Walter Solomon

Walter Solomon

The Waldon Center, Israel



Biography

Walter G Solomon, is Parent of child with Early Childhood Autism who is now working, married and a parent himself. In 2012 he was trained as Waldon Facilitator. He also has organized three one day Waldon Approach workshops at Bishopswood Special School. From, 2013-2017. He has worked as Waldon Practitioner and gave training sessions for staff at Feuerstein Institute and Princess Basma School for Disabled Children Jerusalem. He also organized and participated in a two day Waldon Approach workshop at Imparole, Milan and Autismus Deutschland in Berlin. He is Speaker and Workshop organizer Young Child: Early Learning conference in New York. In, 2017 Opened Waldon Center in Jerusalem. He also organized and ran two day Waldon Approach workshops in Rome and Amsterdam and one day workshops at Bishopswood Special School and Arbour Vale Special School in the UK.
 

 

Abstract

The role of movement in the development of cognitive, emotional and social development was relatively neglected until recently. Only recently have psychologists come to appreciate that acting and knowing are inseparable. The young child’s motivation to reach is at the foundation of a perception action cycle, which creates new skills and hence new opportunities for cognitive development. Failure to move in a typical manner in early childhood is a predictor of difficulties later in life. Infants who were more motorically mature and who explored more actively at 5 months of age achieved higher academic levels as 14-year-olds.

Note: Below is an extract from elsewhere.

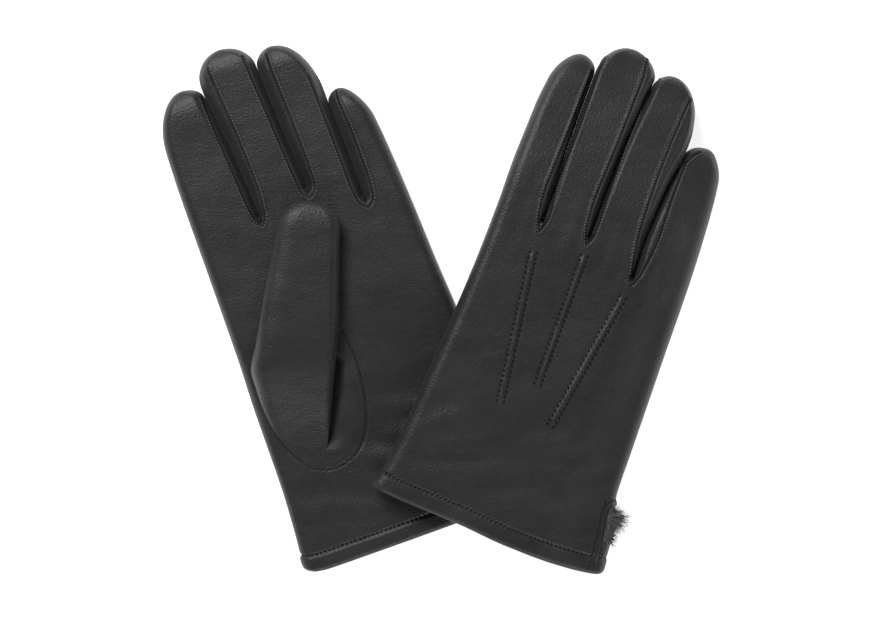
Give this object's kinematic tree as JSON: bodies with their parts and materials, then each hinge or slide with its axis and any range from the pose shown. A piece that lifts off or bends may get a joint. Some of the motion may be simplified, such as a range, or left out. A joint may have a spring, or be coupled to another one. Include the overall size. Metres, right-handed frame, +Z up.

The developmental cascade arising from the child’s movements, leads to perceptual, cognitive and social development. A research topic Autism: The Movement Perspective opened up in Frontiers in Integrative Science (2013) and was followed by over 30 scientific research articles on the topic from research institutions around the world. An editorial for the research topic: ‘Autism: The Movement Perspective’ wrote that movement could be our best ally in autism, at all fronts. Studies of human movement demonstrate the intentionality of movement even as early as the second trimester in utero. Autism spectrum disorders (ASD) has its origin in early prenatal failure of movement, timing and coordination. Foetuses that move in an atypical manner may, post-partum, display a problem in qualitative and temporal-dynamic control, i.e. flexibility in affective response and precision in motor timing. This is associated with delay in cognitive development and language, which in turn is associated with a diagnosis of ASD.